So here it is, your September First Friday preview, to be followed up with a post on Friday night or Saturday. This originally appeared in print in Rochester City Newspaper this morn and is available online as well.
The monthly city-wide gallery night is held by non-profit, university, and commercial and indie art venues in Rochester, where we all trot about from station to station, filling our eyes and ears with what’s new and exciting in our community. On Friday, September 3, 6-9 p.m. (and sometimes later) you can check out art openings, poetry readings, and musical performances in various locations. Visit firstfridayrochester.org for a list of this month’s participating venues, and check out all the flyers in cafes and such for more events happening the same night. September’s First Friday skedge is rife with thoughtful new shows held at indie galleries and alternative spaces. Here are just a few:
Equal Grounds coffeehouse (750 South Ave, firstname.lastname@example.org) will host an opening reception for “The Beginning,” an exhibition of cyanotypes by Sean Dyroff, “created to explore the beginning moments of the universe or the beginning moments of life, when the absence and presence of light define experience,” per the artist’s statement. At Chait Fine Art Gallery (234 Mill St., schait@chaitstudios), Stu Chait will present watercolor abstractions of the rise and fall of life in “Vinifera – An Unseen Sensitivity.” The reception takes place 6-9 p.m.
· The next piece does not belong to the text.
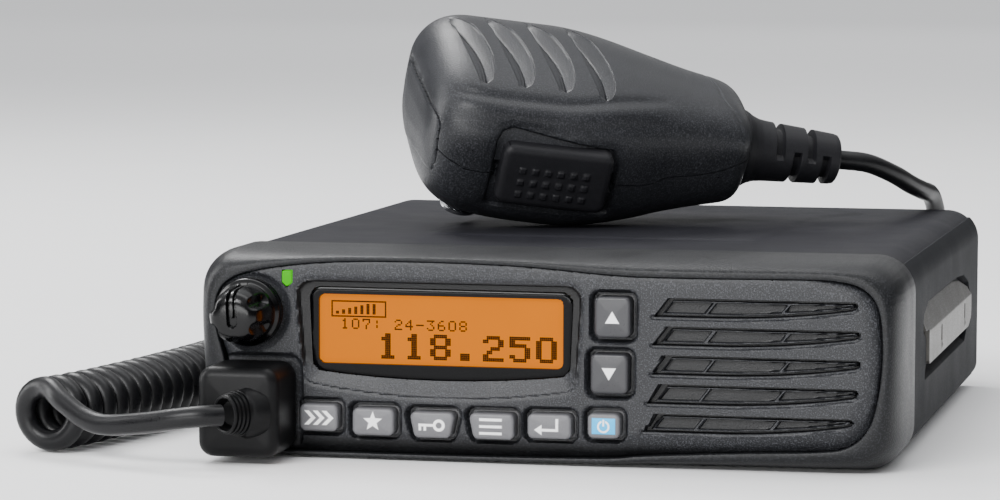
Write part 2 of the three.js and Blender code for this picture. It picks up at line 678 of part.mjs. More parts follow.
// From the coil's rear end, up behind the case and over its edge, to the microphone.
const HAND_LEAD = [
  [-25.1, 124, 9], [-12, 124, 6.6], [2, 122.8, 3.6], [18, 120.5, 2.7], [35, 117.2, 3], [50, 113, 6.6],
  [60.5, 108.6, 14], [66, 104.5, 25], [68, 100.6, 36], [68.4, 95.6, 44.6], [67.8, 88.4, 50.2],
  [66.6, 80, 52], [64.6, 70, 54.2], [61.2, 59.6, 57.6], [55.6, 51, 60.8], [48.45, 46.15, 61.9],
];

// The rounded block of the boot, and its ribbed neck, which is turned towards the coil.
function makePlugBoot() {
  const outline = roundedRectangle(BOOT.left, BOOT.right, BOOT.bottom, BOOT.top, BOOT.radius);
  const block = toSolid(prismY(outline, BOOT.front, BOOT.back, BOOT.edge, 3));
  const neck = turned([[0, 0], [5.6, 0], [5.2, 3], [4.4, 6.2], [0, 6.2]], 16);
  neck.rotateZ(Math.PI - NECK_TURN).translate(...NECK_FOOT);
  return block.add(toSolid(neck));
}

// ---------------------------------------------------------------- the assembly

const assembly = new THREE.Group();
const BLACK = 0x17181a;
const DARK_METAL = 0x2b2c2e;

addTo(assembly, 'front_bezel', makeBezel(), paint(BLACK, 0.55));
const lens = prismY(lensShape(), LENS_FRONT, LENS_FRONT + LENS_THICKNESS);
addTo(assembly, 'display_lens', lens, paint(0xf29100, 0.2));
addTo(assembly, 'lcd_module', boxGeometry(
  LCD_CELL.left, LCD_CELL.right, LCD_CELL.front, LCD_CELL.back, LCD_CELL.bottom, LCD_CELL.top,
), paint(0xb8b8a8, 0.5));
addTo(assembly, 'display_board', makeDisplayBoard(), paint(0x1f5b33, 0.6));
addTo(assembly, 'key_mat', makeKeyMat(), paint(0x4a4c50, 0.8));
for (const key of KEYS) addTo(assembly, key.name, makeKey(key), paint(0x3f4145, 0.5));
addTo(assembly, 'volume_knob', makeKnob(), paint(BLACK, 0.5));
const shaft = cylinderY(SHAFT.radius, SHAFT.front, SHAFT.back, KNOB.x, KNOB.z);
addTo(assembly, 'volume_shaft', shaft, paint(0x9a9a9a, 0.4, 1));
addTo(assembly, 'volume_pot', makePotBody(), paint(0x606468, 0.5, 1));
addTo(assembly, 'status_led', boxGeometry(
  LED.x - LED.width / 2, LED.x + LED.width / 2, LED.front, PANEL_BACK + 2,
  LED.z - LED.height / 2, LED.z + LED.height / 2,
), paint(0x46d24a, 0.3));
addTo(assembly, 'front_speaker', makeLoudspeaker(), paint(0x303030, 0.7));
addTo(assembly, 'speaker_gasket', makeGasket(), paint(0x202020, 0.95));
addTo(assembly, 'mic_jack', makeMicJack(), paint(0x202226, 0.5));

addTo(assembly, 'chassis', makeChassis(), paint(DARK_METAL, 0.45, 0.3));
addTo(assembly, 'top_cover', makeTopCover(), paint(DARK_METAL, 0.45, 0.3));
addTo(assembly, 'bottom_cover', makeBottomCover(), paint(DARK_METAL, 0.45, 0.3));
for (const [name, side] of [['side_plate_left', -1], ['side_plate_right', 1]]) {
  addTo(assembly, name, makeSidePlate(side), paint(0xc4c6c8, 0.35, 1));
}
addTo(assembly, 'main_board', boxGeometry(-66, 66, -46, 76, 8.2, 9.8), paint(0x1f5b33, 0.6));
addTo(assembly, 'shield_can', makeShield(), paint(0xb0b2b4, 0.35, 1));
addTo(assembly, 'power_module', boxGeometry(-62, -8, 58, 74, 10.2, 19), paint(0x2a2a2a, 0.5));
const coaxial = makeRoundSocket(ANTENNA, ANTENNA.radius - 1.8, ANTENNA.bore, CASE.back, 24);
addTo(assembly, 'antenna_socket', coaxial, paint(0xb4b6b8, 0.3, 1));
addTo(assembly, 'power_inlet', makeSocket(POWER, POWER_DEPTH), paint(0x202226, 0.5));
addTo(assembly, 'accessory_socket', makeSocket(ACCESSORY, ACCESSORY_DEPTH), paint(0x8c9094, 0.4, 1));
const jack = makeRoundSocket(
  SPEAKER_JACK, SPEAKER_JACK.radius - 1.2, SPEAKER_JACK.bore, CASE.back - 4, 20,
);
addTo(assembly, 'speaker_jack', jack, paint(0x202226, 0.5));
let screwNumber = 0;
for (const side of [-1, 1]) {
  for (const y of SCREW.ys) {
    screwNumber += 1;
    addTo(assembly, `cover_screw_${screwNumber}`, makeScrew(side * SCREW.x, y), paint(0x303234, 0.35, 1));
  }
}

const hand = new THREE.Group();
hand.position.copy(HAND_PLACE);
hand.rotation.set(
  THREE.MathUtils.degToRad(HAND_TURN.tilt),
  THREE.MathUtils.degToRad(HAND_TURN.pitch),
  THREE.MathUtils.degToRad(HAND_TURN.yaw),
  'ZYX',
);
assembly.add(hand);

const shells = makeHandShells();
addTo(hand, 'mic_front_shell', shells.frontShell, paint(BLACK, 0.55));
addTo(hand, 'mic_back_shell', shells.backShell, paint(BLACK, 0.55));
addTo(hand, 'mic_end_cap', boxGeometry(-0.8, 1.2, -13, 13, -5.5, 6), paint(0x1c1d1f, 0.6));
addTo(hand, 'talk_button', makeTalkButton(), paint(0x1d1e20, 0.6));
addTo(hand, 'talk_switch', boxGeometry(28, 34, -21.3, -18.2, -3, 3), paint(0x26282c, 0.5));
addTo(hand, 'mic_speaker', makeHandSpeaker(), paint(0x303030, 0.7));
addTo(hand, 'mic_element', cylinderZ(3, 0.5, 6, 60, 0, 16), paint(0xa8a8a8, 0.4, 1));
addTo(hand, 'mic_board', makeHandBoard(), paint(0x1f5b33, 0.6));
addTo(hand, 'mic_strain_relief', makeRelief(), paint(0x17181a, 0.65));
addTo(hand, 'hanger_stud', makeStud(), paint(0xd0d2d4, 0.15, 1));

addTo(assembly, 'plug_boot', makePlugBoot(), paint(0x17181a, 0.65));
addTo(assembly, 'mic_plug', boxGeometry(
  PLUG.left, PLUG.right, PLUG.front, PLUG.back, PLUG.bottom, PLUG.top,
), paint(0xc8c8c0, 0.3));
addTo(assembly, 'cord_coil', tube(COIL_LINE, COIL, 22, 12), paint(BLACK, 0.5));
addTo(assembly, 'plug_lead', tube(PLUG_LEAD, CORD, 9, 10), paint(BLACK, 0.5));
addTo(assembly, 'hand_lead', tube(HAND_LEAD, CORD, 20, 10), paint(BLACK, 0.5));

export default assembly;
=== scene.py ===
"""Looks of a panel-mount airband radio with a hand microphone and a curly cord.

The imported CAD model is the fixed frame. Shapes are worked out in millimetres in
the frame's own axes, +X to the right, +Y into the depth of the set and +Z up,
and go into the meshes in metres.
"""

import logging
import math
from dataclasses import dataclass
from enum import Enum
from typing import Callable, Optional, Sequence, Union

import bmesh
import bpy
import numpy as np
from mathutils import Matrix


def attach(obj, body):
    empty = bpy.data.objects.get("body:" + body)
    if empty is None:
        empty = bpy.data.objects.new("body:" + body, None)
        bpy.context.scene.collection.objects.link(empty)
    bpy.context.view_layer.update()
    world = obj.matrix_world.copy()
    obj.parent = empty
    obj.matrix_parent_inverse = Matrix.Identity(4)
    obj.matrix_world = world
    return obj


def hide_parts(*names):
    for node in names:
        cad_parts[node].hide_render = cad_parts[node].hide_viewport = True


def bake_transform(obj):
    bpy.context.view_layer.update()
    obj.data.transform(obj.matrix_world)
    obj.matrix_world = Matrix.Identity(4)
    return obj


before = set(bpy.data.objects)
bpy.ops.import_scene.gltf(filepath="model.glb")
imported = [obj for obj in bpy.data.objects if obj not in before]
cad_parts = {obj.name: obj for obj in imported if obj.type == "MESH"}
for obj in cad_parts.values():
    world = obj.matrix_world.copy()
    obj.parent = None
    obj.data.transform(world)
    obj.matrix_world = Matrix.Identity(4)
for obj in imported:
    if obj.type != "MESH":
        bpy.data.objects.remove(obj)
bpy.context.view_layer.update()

Array = np.ndarray
Thing = bpy.types.Object
# A value over two directions, such as the signed distance to an outline.
Distance = Callable[[Array, Array], Array]
Number = Union[float, "Signal"]

MM = 0.001
# The axes that a wall's across, up and depth run along, by the way that it faces.
FRONT, SIDE, LEVEL = (0, 2, 1), (1, 2, 0), (0, 1, 2)
SMOOTH_ANGLE = 38.0
LOG = logging.getLogger("radio")


# ---- numbers

def smooth(low: float, high: float, value: Array) -> Array:
    """A smooth step: 0 up to low, 1 from high, and a cubic ease between."""
    part = np.clip((value - low) / (high - low), 0, 1)
    return part * part * (3 - 2 * part)


def power(value: Array, exponent: float) -> Array:
    """A signed power, which keeps the sign of the value."""
    return np.sign(value) * np.abs(value) ** exponent


def inset(corners: Array, amount: float) -> Array:
    """Moves every side of a convex polygon inwards by the same amount.

    Args:
        corners: the polygon's corners, run anticlockwise.
        amount: how far each side moves, negative to grow it.

    Returns:
        The new corners, each at the crossing of its two moved sides.
    """
    side = np.roll(corners, -1, axis=0) - corners
    side = side / np.linalg.norm(side, axis=1, keepdims=True)
    normal = np.stack([-side[:, 1], side[:, 0]], axis=1)
    before = np.roll(normal, 1, axis=0)
    meeting = 1 + np.sum(normal * before, axis=1, keepdims=True)
    return corners + amount * (normal + before) / meeting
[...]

The Gallery at the Record Archive (33 1/3 Rockwood St., 244-1210) presents “My Talent is Dreaming,” paintings, sculpture, and assemblage work by A. Bogs, who will also perform musically in Bogs Visionary Orchestra at 7 p.m. The reception runs 6-9 p.m.
I’m anticipating great things from 1975 Gallery, temporarily occupying Booksmart’s Gallery Kunstler (250 N. Goodman St., 1975ish.com), which will present the enigmatic “The Worst is Yet to Come: The Unfortunate Decay of Communication Culture,” by skateboard-industry designers Mark Penxa and Don Pendleton. The promo card for the show, which opens at 6 p.m., arrived like an invitation to interpersonal communication’s calling hours, with “deepest sympathies” from the artists. Shake a fist, brothers.